A menudo nos maravillamos del modo en que las palabras de la Escritura actúan sobre el corazón: son como verdaderos “aguijones” (Eclesiastés 12:11). A veces una frase corta o, quizá, sólo unas palabras, se adueñan del corazón, penetran la conciencia, y ocupan la mente de una manera tal que se hace incontestable la divinidad del libro que las contiene. ¡Qué poder convincente, qué plenitud de inteligencia, qué fuerza de aplicación, qué revelación de lo que son nuestros corazones y nuestra naturaleza, se describe a lo largo de las páginas de las Escrituras! Detenerse a estudiar eso es algo que siempre resulta precioso, pero más aún en un tiempo como el presente en el cual el enemigo de Dios y del hombre intenta por diversos medios poner en duda la inspiración del divino Libro.

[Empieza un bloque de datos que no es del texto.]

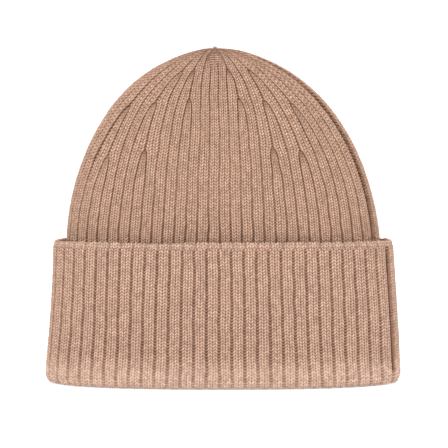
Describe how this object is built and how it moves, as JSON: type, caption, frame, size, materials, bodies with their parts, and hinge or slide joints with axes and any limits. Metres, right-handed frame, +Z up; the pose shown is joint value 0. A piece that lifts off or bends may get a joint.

Las reflexiones que se acaban de hacer, surgieron a menudo a raíz de las palabras que constituyen el título de este artículo. “Prefiero” —nos dice el apóstol Pablo, lleno de abnegación y dedicación—, “hablar cinco palabras con mi entendimiento, para enseñar también a otros, que diez mil palabras en lengua desconocida”. ¡Qué importante es que todos aquellos que hablan recuerden esto! Sabemos que las lenguas tenían su importancia; debían servir de señal a los incrédulos: pero en la iglesia eran inútiles, a menos que hubiese un intérprete.
El propósito de hablar en la iglesia debe ser siempre la edificación, y sabemos que este objetivo sólo puede ser alcanzado en la medida en que las personas presentes comprendan lo que se dice. Es absolutamente imposible que yo sea edificado si no comprendo lo que se dice. Es necesario que se hable en un lenguaje inteligible, de manera de ser comprendido, pues de lo contrario no puedo recibir edificación. Esto es muy simple, sin duda, y merece la seria atención de todos aquellos que hablan en público. Pero, además, sería bueno que recordáramos que lo único que puede autorizarnos a levantarnos para hablar en la iglesia, es la certidumbre de haber recibido del Señor mismo algo que decir. Si no son más que “cinco palabras”, digámoslas y cuidémonos de no añadir ni una más. No hay mejor prueba de la falta de inteligencia que cuando un hombre quiere pronunciar “diez mil palabras” cuando Dios sólo le ha dado “cinco”. Y ello, sin embargo, ¡ocurre, lamentablemente, con demasiada frecuencia! ¡Qué gracia sería si tan sólo supiéramos atenernos a la medida que nos ha sido determinada! Esa medida puede ser pequeña, pero ¡qué importa!; seamos simples, fervientes y veraces. Un corazón humilde y piadoso es preferible a una mente culta o a un intelecto brillante, y Dios aprecia más el fervor de espíritu que un lenguaje rebuscado. Allí donde hay un simple y ardiente deseo de producir verdaderamente el bien de las almas, se hallará también la aprobación de Dios y abundarán mucho más los frutos benditos que donde no hay más que dones brillantes. Sin duda deberíamos procurar “los dones mejores”, pero recordando el “camino aun más excelente”, el del amor, que “no busca lo suyo”, sino siempre el interés de los demás (1 Corintios 12:31; 13:5). No es que quitemos mérito a los dones, sino que valoramos más el amor.
Finalmente, la enseñanza y la predicación serían mucho más provechosas con sólo observar este simple precepto: «No busque algo que decir porque tiene que decir algo, sino hable porque tiene algo que decir». Cuando alguien trata de reunir suficiente material para hablar durante un cierto espacio de tiempo, no es sino la prueba de una gran pobreza espiritual. Tales cosas no deberían suceder jamás. Que el maestro o el predicador se consagre cuidadosamente a su servicio, cultive el don que ha recibido, y espere en Dios para ser dirigido, fortalecido y bendecido; que viva en un espíritu de oración y respire la atmósfera de las Escrituras; y entonces estará así siempre preparado, cuando el Maestro quiera emplearlo; y las palabras que pronunciará, ya sean cinco o diez mil, glorificarán seguramente a Cristo y serán de bendición para quienes las oigan. Pero está perfectamente claro que en ningún caso se debería abrir la boca en la iglesia, sin tener la conciencia de que Dios le ha dado a uno algo que decir y sin tener el deseo de decirlo para edificación.